“Well, I built me a raft
“Blackwater” by The Doobie Brothers, from What Were Once Vices are Now Habits (1974)
and she’s ready for floatin’
Ol’ Mississippi, she’s callin’ my name
Catfish are jumpin’,
that paddle wheel thumpin’
Black water keep rollin’ on past just the same”
I know, I know! The Doobie Brothers and Mary Oliver aren’t talking about the same body of water, but I can’t help but hear that opening guitar lick fading into this post…
Today’s meditation actually graces the back of the book but also appears on page 393 as the first selection from Three Rivers Poetry Journal (1980) and “Three Poems for James Wright” (1982) collection. Even before I dove into the depths of Oliver’s works, this tantalizing teaser brought me great joy. It’s an invitation to drink from Blackwater Pond after a night of rain, wherein “lives the dearest freshness deep down things,” as George Herbert so aptly put it.
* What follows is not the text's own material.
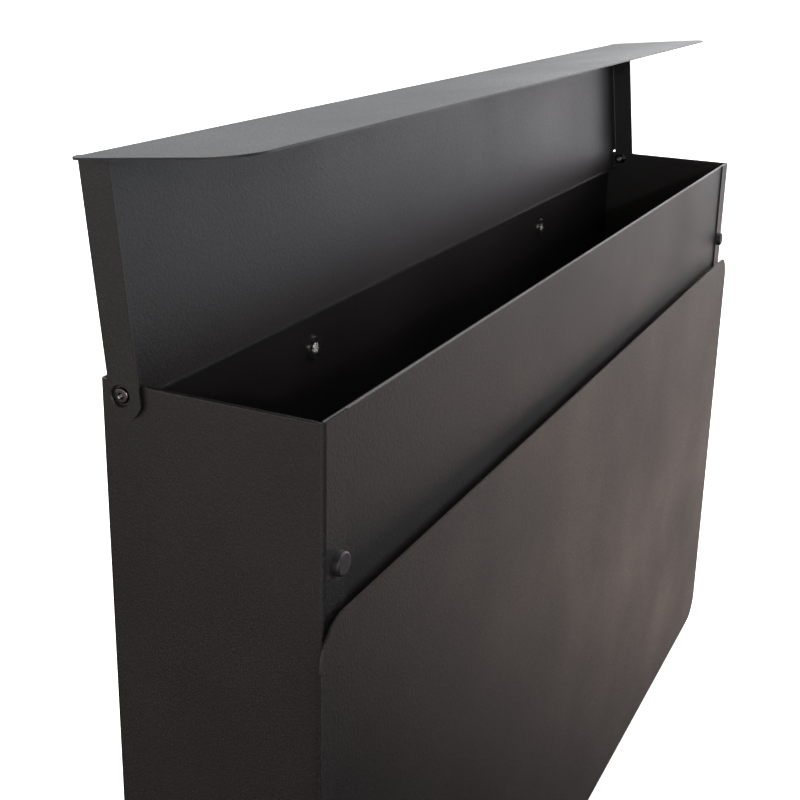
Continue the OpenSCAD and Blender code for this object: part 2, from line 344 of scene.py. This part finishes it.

I’m sure some of you will want to break out your water filter straws before kneeling to sip from the pond, but don’t miss what’s happening in the poem. Oliver would not expect your body to respond so profoundly (notice all the casesuras!) to the tap water from the currently taped off water fountain, nor the 100% Natural Spring Water conveniently bottled in plastic that you grab in a twenty-four pack at Sam’s Club.
No, no. This… THIS must be what Adam and Eve said when they took their first drink in Eden.
At Blackwater Pond – Mary Oliver
At Blackwater Pond the tossed waters have settled after a night of rain. I dip my cupped hands. I drink a long time. It tastes like stone, leaves, fire. It falls cold into my body, waking the bones. I hear them deep inside me, whispering oh what is that beautiful thing that just happened?